I emailed MM about my suspension problems here is their repsonse

Quote
It is a very common misconception, that when you  lower your vehicle you will acquire a bumpsteer problem. This is completely  FALSE!

First a quick explanation of what bumpsteer is. Bumpsteer is a  curve or graph made from taking several measurements of toe change (wheel  pointing in or out from center) as the wheel moves up and down through its  suspension travel. We always want this change to be as minimal as possible (zero  is best) to prevent the suspension from "steering" the car when it hits a bump  in the road. This adds stability and safety to the car and has been designed  into the front suspension from the factory.

Changing the ride height of  the car will place the suspension in a different part of the bumpsteer curve,  although it will not change the curve itself.
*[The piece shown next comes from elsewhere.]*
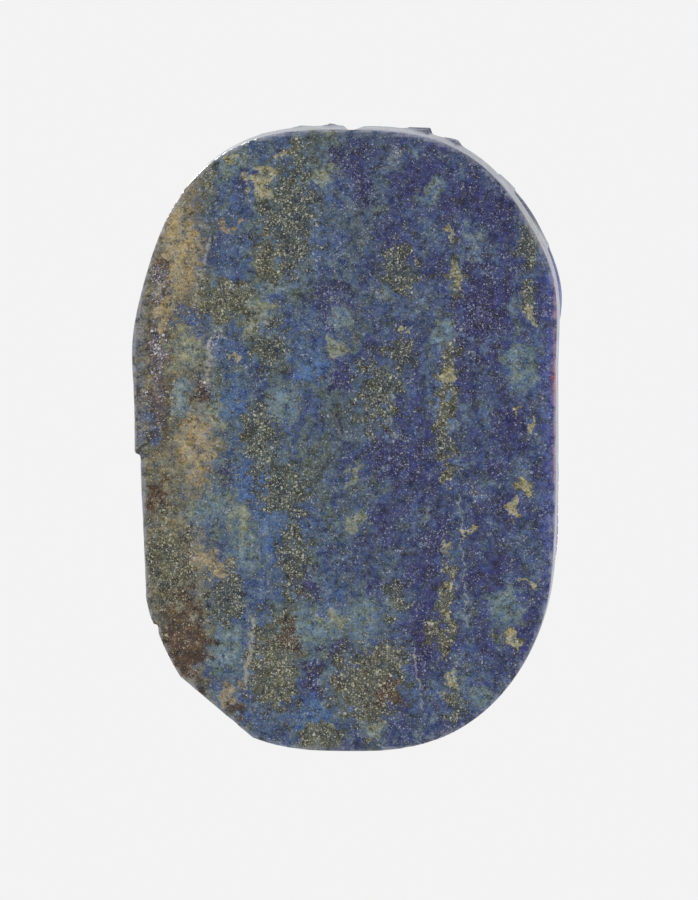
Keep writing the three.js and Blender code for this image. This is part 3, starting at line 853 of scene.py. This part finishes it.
FLOOR_REACH, FLOOR_DROP = 3.0, 0.0001
FLOOR_GREY, WORLD_WHITE = (0.58, 0.58, 0.58, 1), (0.896, 0.896, 0.896, 1)
CAMERA_DISTANCE = 0.6
VIEW_WIDTH = 0.03305
SENSOR_WIDTH = 36
AIM = Vector((0.0002, 0.0004, 0.0))

floor_mesh = bpy.data.meshes.new("floor")
round_the_corners = [(-1, -1), (1, -1), (1, 1), (-1, 1)]
floor_corners = [(x * FLOOR_REACH, y * FLOOR_REACH, 0) for x, y in round_the_corners]
floor_mesh.from_pydata(floor_corners, [], [(0, 1, 2, 3)])
floor = bpy.data.objects.new("floor", floor_mesh)
bpy.context.collection.objects.link(floor)
floor.location.z = -FLOOR_DROP
floor_look = bpy.data.materials.new("pale_floor")
floor_look.use_nodes = True
nodes, links = floor_look.node_tree.nodes, floor_look.node_tree.links
matt = nodes["Principled BSDF"]
matt.inputs["Base Color"].default_value = FLOOR_GREY
matt.inputs["Roughness"].default_value = 0.9
clear = nodes.new("ShaderNodeBsdfTransparent")
side_seen = nodes.new("ShaderNodeNewGeometry")
one_sided = nodes.new("ShaderNodeMixShader")
links.new(side_seen.outputs["Backfacing"], one_sided.inputs[0])
links.new(matt.outputs["BSDF"], one_sided.inputs[1])
links.new(clear.outputs["BSDF"], one_sided.inputs[2])
links.new(one_sided.outputs["Shader"], nodes["Material Output"].inputs["Surface"])
floor_mesh.materials.append(floor_look)
floor.visible_shadow = False
floor.visible_diffuse = False
floor.visible_glossy = False
floor.visible_transmission = False

world = bpy.data.worlds.new("studio")
bpy.context.scene.world = world
world.use_nodes = True
world.node_tree.nodes["Background"].inputs["Color"].default_value = WORLD_WHITE
bpy.context.scene.view_settings.view_transform = "Standard"


def soft_light(name, place, size, power):
    """A square lamp that faces the amulet, with its size in metres and its power in watts."""
    data = bpy.data.lights.new(name, "AREA")
    data.size, data.energy = size, power
    lamp = bpy.data.objects.new(name, data)
    bpy.context.collection.objects.link(lamp)
    lamp.location = place
    lamp.rotation_euler = (-Vector(place)).to_track_quat("-Z", "Y").to_euler()


soft_light("key", (-0.35, -0.3, 0.5), size=0.3, power=3)
soft_light("fill", (0.5, 0.2, 0.3), size=0.4, power=1.0)
soft_light("under", (-0.3, -0.45, -0.3), size=0.2, power=0.9)

towards_head, towards_right = math.radians(6.0), math.radians(3.8)
camera_data = bpy.data.cameras.new("camera")
camera = bpy.data.objects.new("camera", camera_data)
bpy.context.collection.objects.link(camera)
back_axis = Vector((math.tan(towards_right), -math.tan(towards_head), -1)).normalized()
right_axis = Vector((0, -1, 0)).cross(back_axis).normalized()
up_axis = back_axis.cross(right_axis)
stand = Matrix((right_axis, up_axis, back_axis)).transposed().to_4x4()
camera.matrix_world = Matrix.Translation(AIM + CAMERA_DISTANCE * back_axis) @ stand
camera_data.sensor_fit = "HORIZONTAL"
camera_data.sensor_width = SENSOR_WIDTH
camera_data.lens = SENSOR_WIDTH * CAMERA_DISTANCE / VIEW_WIDTH
camera_data.clip_start, camera_data.clip_end = 0.01, 10
bpy.context.scene.camera = camera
While the bumpsteer at this  particular point in the suspension travel may not be quite as optimal as it was  at factory ride height, it is typically fine for street driven  vehicles.
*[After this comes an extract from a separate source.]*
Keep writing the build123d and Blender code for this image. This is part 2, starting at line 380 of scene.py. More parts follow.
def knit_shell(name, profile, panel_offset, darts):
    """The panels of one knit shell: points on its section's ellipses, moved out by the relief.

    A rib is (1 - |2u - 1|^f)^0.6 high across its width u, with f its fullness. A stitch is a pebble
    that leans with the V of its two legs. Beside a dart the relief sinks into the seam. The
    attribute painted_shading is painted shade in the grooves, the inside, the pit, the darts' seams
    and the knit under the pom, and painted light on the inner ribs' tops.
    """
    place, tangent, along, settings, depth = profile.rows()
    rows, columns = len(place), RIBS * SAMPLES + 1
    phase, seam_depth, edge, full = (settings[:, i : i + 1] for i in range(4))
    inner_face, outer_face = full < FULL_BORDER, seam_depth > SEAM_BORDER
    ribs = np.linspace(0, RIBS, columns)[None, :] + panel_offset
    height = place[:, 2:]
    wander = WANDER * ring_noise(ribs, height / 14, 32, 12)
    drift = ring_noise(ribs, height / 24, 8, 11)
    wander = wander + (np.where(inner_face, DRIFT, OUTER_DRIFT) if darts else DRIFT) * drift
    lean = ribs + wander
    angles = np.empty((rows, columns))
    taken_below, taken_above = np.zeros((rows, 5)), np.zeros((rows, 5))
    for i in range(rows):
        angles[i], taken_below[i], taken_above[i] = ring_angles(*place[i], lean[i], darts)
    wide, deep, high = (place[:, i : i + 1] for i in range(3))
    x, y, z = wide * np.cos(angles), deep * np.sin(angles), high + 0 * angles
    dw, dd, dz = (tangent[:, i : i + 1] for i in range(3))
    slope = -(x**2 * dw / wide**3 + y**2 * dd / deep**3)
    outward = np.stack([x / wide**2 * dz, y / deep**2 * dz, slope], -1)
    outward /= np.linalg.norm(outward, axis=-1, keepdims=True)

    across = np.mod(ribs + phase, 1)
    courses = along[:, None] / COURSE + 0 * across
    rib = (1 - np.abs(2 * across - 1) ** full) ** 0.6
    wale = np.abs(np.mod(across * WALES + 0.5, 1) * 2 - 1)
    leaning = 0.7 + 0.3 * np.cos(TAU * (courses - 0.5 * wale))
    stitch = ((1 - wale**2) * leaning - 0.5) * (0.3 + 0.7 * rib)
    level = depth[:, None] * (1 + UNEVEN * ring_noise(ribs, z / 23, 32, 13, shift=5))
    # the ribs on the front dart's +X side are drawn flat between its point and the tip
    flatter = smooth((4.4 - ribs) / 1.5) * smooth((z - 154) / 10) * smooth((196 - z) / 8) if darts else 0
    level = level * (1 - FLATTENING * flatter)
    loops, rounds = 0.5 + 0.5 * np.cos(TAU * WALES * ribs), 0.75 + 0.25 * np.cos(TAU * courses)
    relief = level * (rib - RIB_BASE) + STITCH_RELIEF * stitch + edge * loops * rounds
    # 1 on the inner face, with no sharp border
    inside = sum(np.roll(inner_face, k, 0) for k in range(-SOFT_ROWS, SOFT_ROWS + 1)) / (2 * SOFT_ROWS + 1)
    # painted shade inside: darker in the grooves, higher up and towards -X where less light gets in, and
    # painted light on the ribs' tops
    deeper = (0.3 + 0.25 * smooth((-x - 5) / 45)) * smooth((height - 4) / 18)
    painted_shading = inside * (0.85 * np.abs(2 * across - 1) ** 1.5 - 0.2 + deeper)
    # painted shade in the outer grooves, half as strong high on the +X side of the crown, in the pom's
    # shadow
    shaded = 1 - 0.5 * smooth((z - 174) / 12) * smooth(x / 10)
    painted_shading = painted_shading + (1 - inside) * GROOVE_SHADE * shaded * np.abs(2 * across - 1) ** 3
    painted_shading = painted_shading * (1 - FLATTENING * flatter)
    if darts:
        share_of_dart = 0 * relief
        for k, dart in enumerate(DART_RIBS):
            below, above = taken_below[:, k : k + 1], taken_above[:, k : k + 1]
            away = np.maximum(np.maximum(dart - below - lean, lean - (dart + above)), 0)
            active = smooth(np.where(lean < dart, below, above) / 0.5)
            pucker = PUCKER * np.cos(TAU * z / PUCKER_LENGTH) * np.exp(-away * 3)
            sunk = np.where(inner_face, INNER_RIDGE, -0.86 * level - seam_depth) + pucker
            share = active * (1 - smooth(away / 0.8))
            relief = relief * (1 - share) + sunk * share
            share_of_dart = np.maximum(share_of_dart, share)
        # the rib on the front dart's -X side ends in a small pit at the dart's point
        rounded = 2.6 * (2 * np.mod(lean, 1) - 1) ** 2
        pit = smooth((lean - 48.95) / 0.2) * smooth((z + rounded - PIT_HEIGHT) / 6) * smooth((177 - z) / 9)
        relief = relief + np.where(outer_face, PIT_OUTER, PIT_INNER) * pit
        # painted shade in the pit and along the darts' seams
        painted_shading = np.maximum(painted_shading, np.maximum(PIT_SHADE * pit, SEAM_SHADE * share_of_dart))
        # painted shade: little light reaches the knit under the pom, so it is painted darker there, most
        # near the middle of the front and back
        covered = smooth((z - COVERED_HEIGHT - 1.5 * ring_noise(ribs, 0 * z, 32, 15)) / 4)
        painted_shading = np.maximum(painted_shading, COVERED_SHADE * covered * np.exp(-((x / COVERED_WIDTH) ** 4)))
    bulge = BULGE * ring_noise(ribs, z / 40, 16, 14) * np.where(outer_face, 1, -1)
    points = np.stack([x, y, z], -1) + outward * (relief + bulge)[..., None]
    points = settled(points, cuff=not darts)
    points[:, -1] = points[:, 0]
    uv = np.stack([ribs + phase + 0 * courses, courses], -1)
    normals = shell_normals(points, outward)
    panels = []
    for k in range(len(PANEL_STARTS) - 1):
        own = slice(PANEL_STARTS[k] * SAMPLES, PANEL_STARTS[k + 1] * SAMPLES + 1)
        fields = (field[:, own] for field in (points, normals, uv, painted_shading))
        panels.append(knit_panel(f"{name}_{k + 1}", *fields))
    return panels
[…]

Now as soon as you alter the relationship between where the  steering rack, control arms, and spindles are located, as with the 96-98  Spindles, you create a completely different bumpsteer curve. This is when you  need a bumpsteer adjustable tie rod end to re-tune the bumpsteer curve on the  car.

For your application, and due to the complicated, time consuming  process of bumpsteering a car, I highly recommend against installing these  spindles. They are a lot more hassle than they are worth. I would try and find a  set of 1994-95 spindles that have geometry closer the your original  ones.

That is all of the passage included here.